Oil is now “going to every market where rail goes,” said Glen Perry, president of Altex Energy Inc., which is working to boost oil shipments by train. “California, Texas, Louisiana. I’m not involved in all the trades, but there’s probably some going to the East Coast, too.”

He cautions that rail may prove to be a temporary solution, given that pipes continue to be viewed as the best long-term solution to any oil movement – and a series of new pipelines have been proposed to solve the current price disparity.

And compared with the rivers of Canadian oil that flow through pipelines, the amount travelling by train remains modest. It is somewhere between 10,000 and 20,000 barrels a day; industry officials are reluctant to provide precise numbers. That’s compared with the two million barrels Canada exports to the United States each day, mostly by pipe.

But as oil companies grow more comfortable with rail, it may prepare the way for access to new markets, such as Asia, which could be served by trains that already travel to the British Columbia coast.
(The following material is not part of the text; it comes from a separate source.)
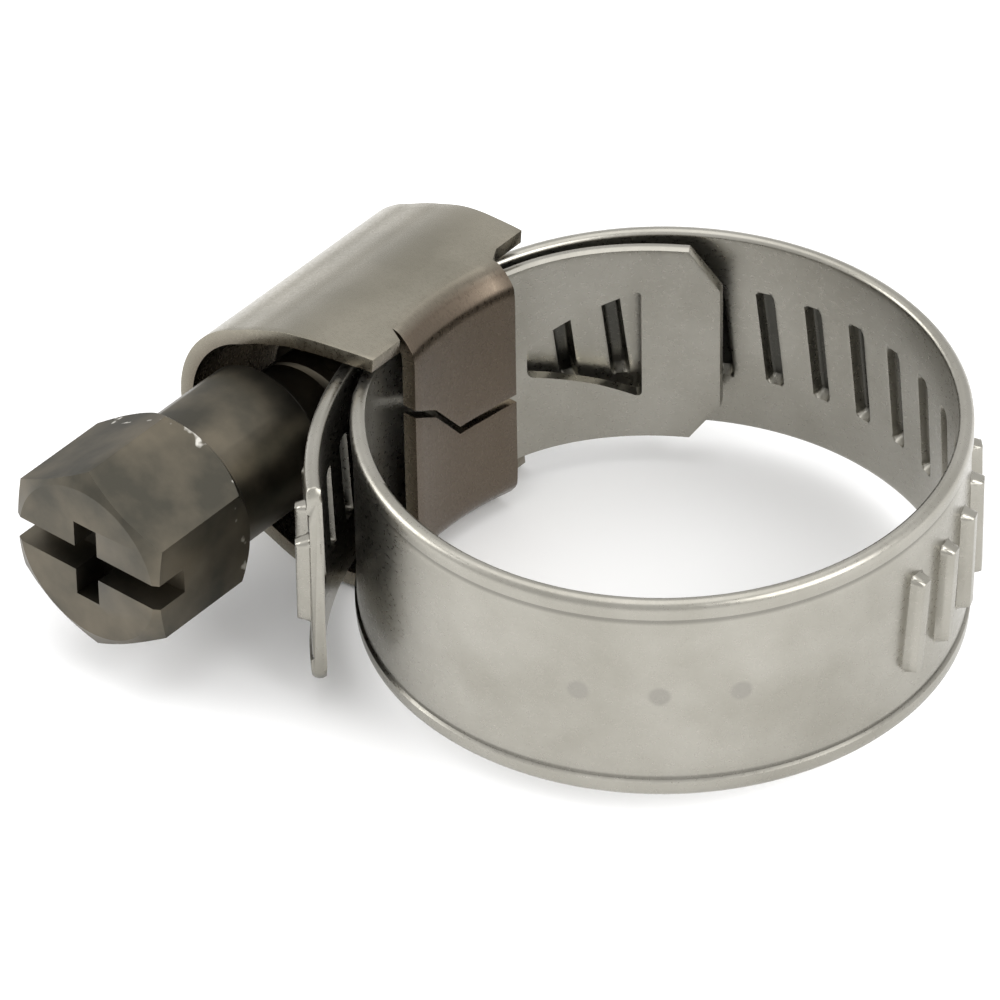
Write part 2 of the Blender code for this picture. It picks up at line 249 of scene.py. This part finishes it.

CN, for example, has promoted a “pipeline on rails” that would deliver crude along much the same Alberta-to-B.C. route as Enbridge’s controversial proposed Northern Gateway pipeline project.

But shifting transportation methods is not simple. In the Bakken, where the need is most acute, companies have built up some 30 rail-loading facilities, with another 40 planned in the coming decade. In Canada, however, building those facilities has been a tougher sell, given that oil prices are expected to rebalance in coming years. That has reduced the corporate incentive to build loading facilities that may soon not be needed.

What rail “really needs” to succeed, Mr. Perry said, is “a major investment of capital.”

And, he says, its rail shipments will have a harder sell once the issues that have contributed to the massive inland-versus-coast pricing disparity are sorted out. The current oil price disparity is “very, very ephemeral,” he said. “And nobody is going to spend money [on a facility that only runs]tomorrow. They want to see it running for two, three, five years.”